# [Exercise instructions]
Within the records below, reproduce without change the lines from the line that has "Recreate this object" through the line that has "const noise = new ImprovedNoise();", and only those.

# [Exercise material]
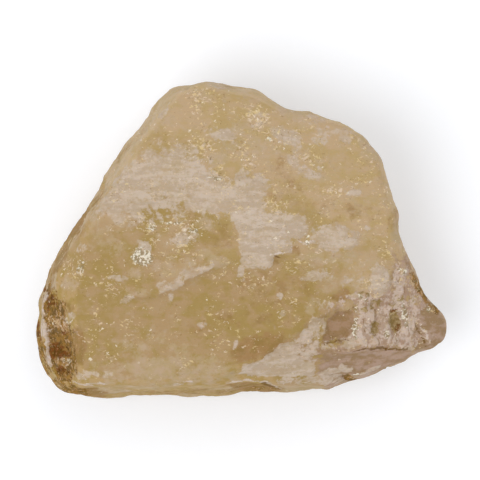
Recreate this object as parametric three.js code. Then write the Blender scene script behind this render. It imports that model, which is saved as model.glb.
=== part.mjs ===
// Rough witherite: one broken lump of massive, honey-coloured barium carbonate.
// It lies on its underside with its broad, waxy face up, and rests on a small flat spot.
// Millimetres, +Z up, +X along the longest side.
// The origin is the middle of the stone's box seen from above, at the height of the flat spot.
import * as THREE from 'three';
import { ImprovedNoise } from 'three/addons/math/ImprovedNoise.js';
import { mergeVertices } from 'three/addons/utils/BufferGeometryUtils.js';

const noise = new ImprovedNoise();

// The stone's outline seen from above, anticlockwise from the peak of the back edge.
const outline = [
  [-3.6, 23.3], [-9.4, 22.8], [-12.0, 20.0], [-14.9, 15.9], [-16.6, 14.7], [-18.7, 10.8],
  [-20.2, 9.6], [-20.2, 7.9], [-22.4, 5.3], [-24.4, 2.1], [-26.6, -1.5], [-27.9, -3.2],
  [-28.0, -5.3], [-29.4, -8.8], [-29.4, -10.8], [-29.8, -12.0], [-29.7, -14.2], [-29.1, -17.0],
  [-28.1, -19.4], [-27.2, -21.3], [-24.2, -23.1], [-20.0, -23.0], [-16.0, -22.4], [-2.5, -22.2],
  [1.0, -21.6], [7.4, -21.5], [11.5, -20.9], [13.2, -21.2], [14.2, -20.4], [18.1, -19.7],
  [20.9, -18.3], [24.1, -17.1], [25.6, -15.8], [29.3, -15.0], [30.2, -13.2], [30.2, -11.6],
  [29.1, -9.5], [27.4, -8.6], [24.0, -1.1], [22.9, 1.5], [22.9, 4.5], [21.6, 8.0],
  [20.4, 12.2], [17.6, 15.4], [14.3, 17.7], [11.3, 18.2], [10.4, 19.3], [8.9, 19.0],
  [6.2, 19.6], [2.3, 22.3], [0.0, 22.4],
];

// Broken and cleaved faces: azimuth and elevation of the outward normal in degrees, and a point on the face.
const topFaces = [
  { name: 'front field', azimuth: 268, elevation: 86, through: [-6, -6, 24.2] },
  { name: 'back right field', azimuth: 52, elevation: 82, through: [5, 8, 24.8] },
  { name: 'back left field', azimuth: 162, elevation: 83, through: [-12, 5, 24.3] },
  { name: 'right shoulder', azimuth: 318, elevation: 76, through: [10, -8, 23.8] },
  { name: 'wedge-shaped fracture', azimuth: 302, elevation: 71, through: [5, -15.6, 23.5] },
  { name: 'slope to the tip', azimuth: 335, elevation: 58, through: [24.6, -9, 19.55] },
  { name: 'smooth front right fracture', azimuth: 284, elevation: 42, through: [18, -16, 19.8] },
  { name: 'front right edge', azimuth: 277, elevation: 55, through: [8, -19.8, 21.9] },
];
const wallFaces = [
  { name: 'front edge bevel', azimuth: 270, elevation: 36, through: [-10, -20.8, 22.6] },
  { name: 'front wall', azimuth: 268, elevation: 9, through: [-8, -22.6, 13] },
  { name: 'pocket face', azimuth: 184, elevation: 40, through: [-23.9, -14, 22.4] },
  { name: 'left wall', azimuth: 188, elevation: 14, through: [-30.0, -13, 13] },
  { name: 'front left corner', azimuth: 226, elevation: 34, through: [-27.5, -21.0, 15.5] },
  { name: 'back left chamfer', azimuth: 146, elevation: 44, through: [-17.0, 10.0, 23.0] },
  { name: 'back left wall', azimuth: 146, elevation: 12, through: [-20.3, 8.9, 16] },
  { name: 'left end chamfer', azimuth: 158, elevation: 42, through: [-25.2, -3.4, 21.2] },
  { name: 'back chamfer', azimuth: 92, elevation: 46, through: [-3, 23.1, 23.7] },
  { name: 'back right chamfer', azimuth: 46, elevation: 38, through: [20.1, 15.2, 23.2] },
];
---
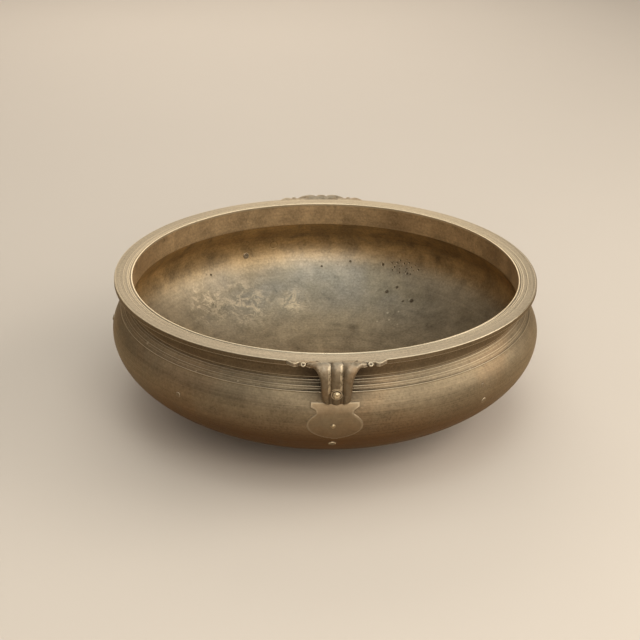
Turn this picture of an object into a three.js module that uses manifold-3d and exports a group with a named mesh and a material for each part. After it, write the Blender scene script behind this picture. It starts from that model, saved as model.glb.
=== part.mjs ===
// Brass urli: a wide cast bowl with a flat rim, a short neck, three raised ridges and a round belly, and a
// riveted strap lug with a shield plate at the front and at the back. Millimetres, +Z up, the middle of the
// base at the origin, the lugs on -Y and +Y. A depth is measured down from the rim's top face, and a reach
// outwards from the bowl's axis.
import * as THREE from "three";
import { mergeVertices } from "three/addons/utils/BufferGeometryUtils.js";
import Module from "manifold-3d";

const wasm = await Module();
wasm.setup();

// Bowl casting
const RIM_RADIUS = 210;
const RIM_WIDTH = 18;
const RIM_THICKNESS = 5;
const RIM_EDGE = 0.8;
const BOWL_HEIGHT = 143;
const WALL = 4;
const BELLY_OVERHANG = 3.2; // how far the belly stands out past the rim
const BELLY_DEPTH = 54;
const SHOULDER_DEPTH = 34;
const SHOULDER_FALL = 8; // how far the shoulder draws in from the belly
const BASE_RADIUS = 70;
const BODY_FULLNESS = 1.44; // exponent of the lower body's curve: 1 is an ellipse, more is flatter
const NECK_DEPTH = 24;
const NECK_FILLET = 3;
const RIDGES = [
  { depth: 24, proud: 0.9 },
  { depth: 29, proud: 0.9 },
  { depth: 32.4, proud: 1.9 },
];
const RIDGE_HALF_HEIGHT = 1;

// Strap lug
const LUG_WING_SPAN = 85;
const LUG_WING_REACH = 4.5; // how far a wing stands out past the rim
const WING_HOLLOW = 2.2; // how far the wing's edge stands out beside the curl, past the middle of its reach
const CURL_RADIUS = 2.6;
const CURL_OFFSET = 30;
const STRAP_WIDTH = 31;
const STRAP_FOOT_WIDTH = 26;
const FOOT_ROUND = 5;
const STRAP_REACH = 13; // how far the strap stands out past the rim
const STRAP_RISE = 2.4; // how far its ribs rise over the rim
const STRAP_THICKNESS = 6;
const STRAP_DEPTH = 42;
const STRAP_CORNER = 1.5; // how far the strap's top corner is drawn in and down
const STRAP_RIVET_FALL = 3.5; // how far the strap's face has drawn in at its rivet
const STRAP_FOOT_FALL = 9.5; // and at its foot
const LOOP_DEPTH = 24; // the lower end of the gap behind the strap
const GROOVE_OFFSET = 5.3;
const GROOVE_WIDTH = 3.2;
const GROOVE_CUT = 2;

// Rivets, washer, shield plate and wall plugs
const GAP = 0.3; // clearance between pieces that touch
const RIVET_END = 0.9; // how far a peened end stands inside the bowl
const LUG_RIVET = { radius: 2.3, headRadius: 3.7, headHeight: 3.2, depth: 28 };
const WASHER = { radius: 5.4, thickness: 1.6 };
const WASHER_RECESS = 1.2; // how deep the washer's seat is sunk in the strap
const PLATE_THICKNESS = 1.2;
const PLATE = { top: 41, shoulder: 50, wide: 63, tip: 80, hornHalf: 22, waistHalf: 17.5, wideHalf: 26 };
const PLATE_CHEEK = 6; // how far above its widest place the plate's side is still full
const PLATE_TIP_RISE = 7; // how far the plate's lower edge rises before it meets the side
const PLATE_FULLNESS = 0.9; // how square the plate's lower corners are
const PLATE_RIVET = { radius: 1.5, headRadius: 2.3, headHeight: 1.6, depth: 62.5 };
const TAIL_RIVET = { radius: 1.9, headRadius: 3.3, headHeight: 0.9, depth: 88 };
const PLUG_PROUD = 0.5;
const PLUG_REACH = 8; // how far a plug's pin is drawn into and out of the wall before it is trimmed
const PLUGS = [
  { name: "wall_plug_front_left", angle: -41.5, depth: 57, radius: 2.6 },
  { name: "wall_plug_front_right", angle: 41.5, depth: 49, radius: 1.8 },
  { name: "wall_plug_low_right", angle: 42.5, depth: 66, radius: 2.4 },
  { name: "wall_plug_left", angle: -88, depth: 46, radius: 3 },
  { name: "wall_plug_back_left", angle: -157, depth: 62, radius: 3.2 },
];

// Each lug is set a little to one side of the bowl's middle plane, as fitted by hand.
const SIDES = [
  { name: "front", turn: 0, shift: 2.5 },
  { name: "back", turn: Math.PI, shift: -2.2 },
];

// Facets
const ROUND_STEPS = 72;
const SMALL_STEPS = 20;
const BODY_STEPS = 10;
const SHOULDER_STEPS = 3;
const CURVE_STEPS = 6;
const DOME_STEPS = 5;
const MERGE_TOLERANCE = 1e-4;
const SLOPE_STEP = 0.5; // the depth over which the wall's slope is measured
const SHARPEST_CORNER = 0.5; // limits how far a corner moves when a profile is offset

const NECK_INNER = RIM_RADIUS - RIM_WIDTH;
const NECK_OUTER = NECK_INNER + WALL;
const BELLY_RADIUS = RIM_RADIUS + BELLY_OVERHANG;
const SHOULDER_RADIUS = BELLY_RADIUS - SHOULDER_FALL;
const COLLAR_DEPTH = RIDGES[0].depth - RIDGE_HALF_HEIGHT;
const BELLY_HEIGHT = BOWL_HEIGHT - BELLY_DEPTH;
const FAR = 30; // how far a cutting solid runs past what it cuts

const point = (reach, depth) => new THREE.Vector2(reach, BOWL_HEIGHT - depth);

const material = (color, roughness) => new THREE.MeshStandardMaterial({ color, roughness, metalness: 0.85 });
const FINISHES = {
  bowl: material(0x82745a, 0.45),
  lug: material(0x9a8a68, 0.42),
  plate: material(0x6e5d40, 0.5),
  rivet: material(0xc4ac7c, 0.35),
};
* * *
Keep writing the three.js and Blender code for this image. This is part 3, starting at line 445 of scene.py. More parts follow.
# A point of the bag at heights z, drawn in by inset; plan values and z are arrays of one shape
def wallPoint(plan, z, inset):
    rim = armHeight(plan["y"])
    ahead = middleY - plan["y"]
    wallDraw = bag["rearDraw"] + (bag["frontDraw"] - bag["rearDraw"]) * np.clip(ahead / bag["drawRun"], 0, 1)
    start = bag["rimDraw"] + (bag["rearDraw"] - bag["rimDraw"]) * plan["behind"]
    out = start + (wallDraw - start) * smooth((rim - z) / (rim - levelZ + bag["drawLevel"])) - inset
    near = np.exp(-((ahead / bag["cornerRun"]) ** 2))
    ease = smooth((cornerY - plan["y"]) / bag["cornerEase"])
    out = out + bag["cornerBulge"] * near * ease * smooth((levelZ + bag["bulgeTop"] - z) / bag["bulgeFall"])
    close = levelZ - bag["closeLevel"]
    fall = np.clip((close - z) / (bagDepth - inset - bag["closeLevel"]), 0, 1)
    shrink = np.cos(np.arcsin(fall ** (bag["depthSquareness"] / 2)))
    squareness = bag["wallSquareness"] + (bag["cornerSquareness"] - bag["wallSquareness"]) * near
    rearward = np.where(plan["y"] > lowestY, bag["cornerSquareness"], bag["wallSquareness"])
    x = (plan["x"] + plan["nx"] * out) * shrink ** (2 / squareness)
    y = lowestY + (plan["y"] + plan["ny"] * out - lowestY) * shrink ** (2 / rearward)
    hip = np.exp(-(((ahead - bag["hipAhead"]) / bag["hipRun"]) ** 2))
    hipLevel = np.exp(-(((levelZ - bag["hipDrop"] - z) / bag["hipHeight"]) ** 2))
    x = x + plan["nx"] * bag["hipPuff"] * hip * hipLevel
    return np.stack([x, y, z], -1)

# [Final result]
Recreate this object as parametric three.js code. Then write the Blender scene script behind this render. It imports that model, which is saved as model.glb.
=== part.mjs ===
// Rough witherite: one broken lump of massive, honey-coloured barium carbonate.
// It lies on its underside with its broad, waxy face up, and rests on a small flat spot.
// Millimetres, +Z up, +X along the longest side.
// The origin is the middle of the stone's box seen from above, at the height of the flat spot.
import * as THREE from 'three';
import { ImprovedNoise } from 'three/addons/math/ImprovedNoise.js';
import { mergeVertices } from 'three/addons/utils/BufferGeometryUtils.js';

const noise = new ImprovedNoise();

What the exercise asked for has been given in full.